Sure, you can use a #define for this, but why would you want to? The problem with using #define, even with parentheses, is that you get unexpected results with code like this (okay, you wouldn't actually do this, but it illustrates the problem).
int result = min(a++, b++);
If you're using C++ not C, surely better to use an inline function, which (i) avoids evaluating the parameters more than once, and (ii) is type safe (you can even provide versions taking other types of value, like unsigned, double or string).
inline int min(int a, int b) { return (a < b) ? a : b; }
I think this method is rather cute:
#define min(a, b) (((a) + (b) - fabs((a) - (b))) * 0.5)
I want to make a simple macro with #define for returning the smaller of two numbers.
I wanted to add a solution when the numbers are floating point.
Consider when the numbers are floating point numbers and one of the numbers is not-a-number. Then the result of a < b is always false regardless of the value of the other number.
// the result is `b` when either a or b is NaN
#define min(a, b) (((a) < (b)) ? (a) : (b))

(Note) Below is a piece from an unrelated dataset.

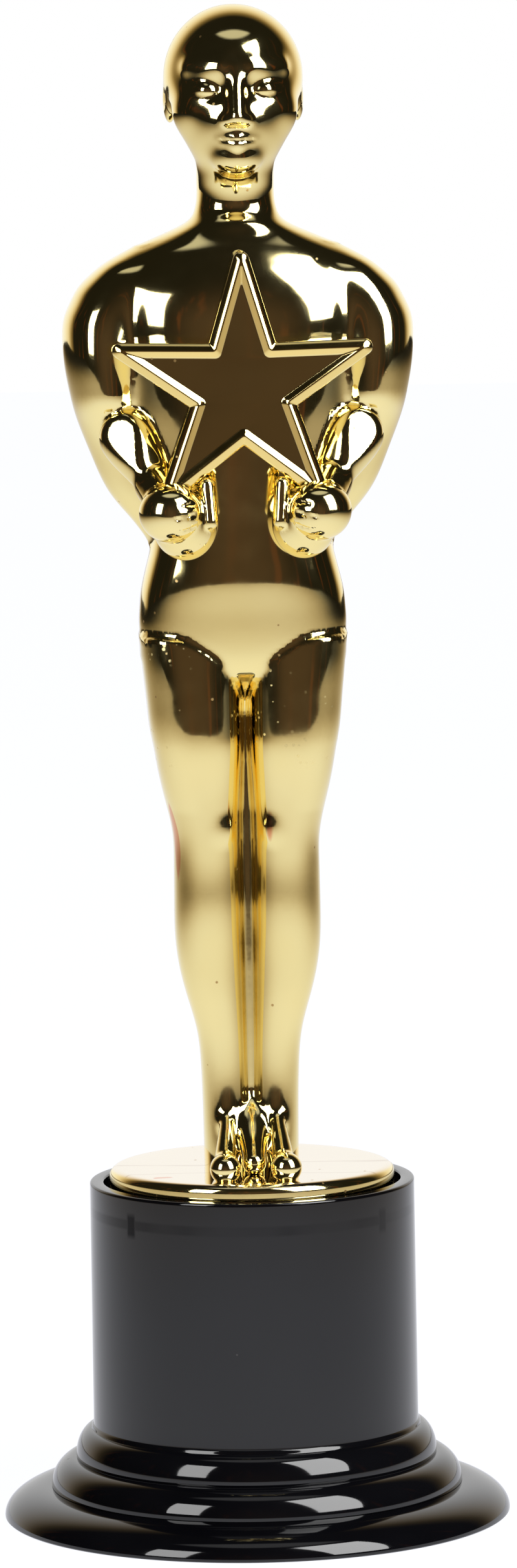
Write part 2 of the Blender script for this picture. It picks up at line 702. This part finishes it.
def black_material():
    """Glossy black plastic with a little dust and a few dull marks."""
    n = Nodes("black_gloss_plastic")
    dust = n.specks(420, 0.13, 0.035)
    cloud = n.ramp(n.noise(45, 4, 0.6), 0.35, 0.7, 0, 1)
    base = n.mix(cloud, (0.0015, 0.0015, 0.0022), (0.0030, 0.0030, 0.0040))
    base = n.mix(dust, base, (0.16, 0.15, 0.15))
    rough = n.ramp(n.noise(150, 5, 0.65), 0.3, 0.75, 0.03, 0.09)
    rough = n.math("ADD", rough, n.math("MULTIPLY", dust, 0.4))
    # duller marks on the cup: a faint level line by the deck and a short upright one over each rib
    place = n.add("ShaderNodeSeparateXYZ", {"Vector": n.where})
    x, y, z = (place.outputs[name] for name in "XYZ")

    def close_to(value, centre, reach):
        """1 where the value lies within a reach of its centre."""
        gap = n.math("ABSOLUTE", n.math("SUBTRACT", value, centre))
        return n.ramp(gap, reach, reach * 0.6, 0, 1)

    radius2 = n.math("ADD", n.math("POWER", x, 2), n.math("POWER", y, 2))
    outer = n.math("GREATER_THAN", radius2, 0.0158**2)
    around = n.math("ARCTAN2", x, n.math("MULTIPLY", y, -1))
    line = n.math("MULTIPLY", close_to(z, 0.0314, 0.0006), n.ramp(n.noise(120, 2), 0.35, 0.6, 0.1, 0.45))
    dull = line
    for side, strength in ((-1, 0.9), (1, 0.4)):
        over_rib = close_to(around, side * math.radians(RIB_ANGLE), 0.042)
        mark = n.math("MULTIPLY", close_to(z, 0.0313, 0.0014), over_rib)
        dull = n.math("MAXIMUM", dull, n.math("MULTIPLY", mark, strength))
    shine = n.ramp(n.math("MULTIPLY", dull, outer), 0, 1, 0.5, 0.12)
    wave = n.bump(n.noise(40, 1.5), 0.00004)
    return n.set(Base_Color=base, Roughness=rough, IOR=1.52, Specular_IOR_Level=shine, Normal=wave)


def steel_material():
    """Bright zinc plate, lightly brushed."""
    n = Nodes("zinc_plated_steel")
    cloud = n.ramp(n.noise(900, 3), 0.35, 0.7, 0, 1)
    base = n.mix(cloud, (0.62, 0.63, 0.65), (0.50, 0.50, 0.52))
    rough = n.ramp(n.noise(2200, 3), 0.3, 0.7, 0.25, 0.42)
    return n.set(Base_Color=base, Metallic=1.0, Roughness=rough, Normal=n.bump(n.noise(1500, 2), 0.00001))


GOLD = gold_material("gold_metallised")
DISC_GOLD = gold_material("gold_metallised_disc", disc=True)
STAR_GOLD = gold_material("gold_metallised_star", star=True)
BLACK = black_material()
STEEL = steel_material()


def finish_piece(obj, material, *nodes):
    """Gives a piece its material, and says which CAD nodes it stands in for."""
    obj.data.materials.clear()
    obj.data.materials.append(material)
    if nodes:
        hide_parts(*nodes)
    return obj


# ------------------------------------------------------------------ the figure


def build_figure():
    """The figure as its two moulded halves."""
    points, quads = figure_surface()
    for end, where in ((-1, "front"), (1, "back")):
        bm = keep_half(bm_from(points, quads), end)
        obj = new_object(f"figure_{where}", bm_to_mesh(bm, f"figure_{where}"))
        finish_piece(obj, GOLD, f"figure_{where}_shell")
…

It can be desirable that the result is as below where "NaN arguments are treated as missing data". C11 Footnote #242
a NaN | b NaN | a < b | min
-------+---------+---------+---------------
No | No | No | b
No | No | Yes | a
No | Yes | . | a
Yes | No | . | b
Yes | Yes | . | either a or b
To do so with a macro in C would simple wrap the fmin() function which supprts the above table. Of course code should normally used the fmin() function directly.
#include <math.h>
#define my_fmin(a, b) (fmin((a), (b))
Note that fmin(0.0, -0.0) may return 0.0 or -0.0. They both have equal value.
If I were just trying to lightly obfuscate this I would probably go with something like:
#define min(a,b) ((a) + ((b) < (a) ? (b) - (a) : 0))
I think Doynax's solution is pretty cute, too. Usual reservations for both about macro arguments being evaluated more than once.
For slightly obfuscated, try this:
#define MIN(a,b) ((((a)-(b))&0x80000000) >> 31)? (a) : (b)
Basically, it subtracts them, and looks at the sign-bit as a 1-or-0.
If the subtraction results in a negative number, the first parameter is smaller.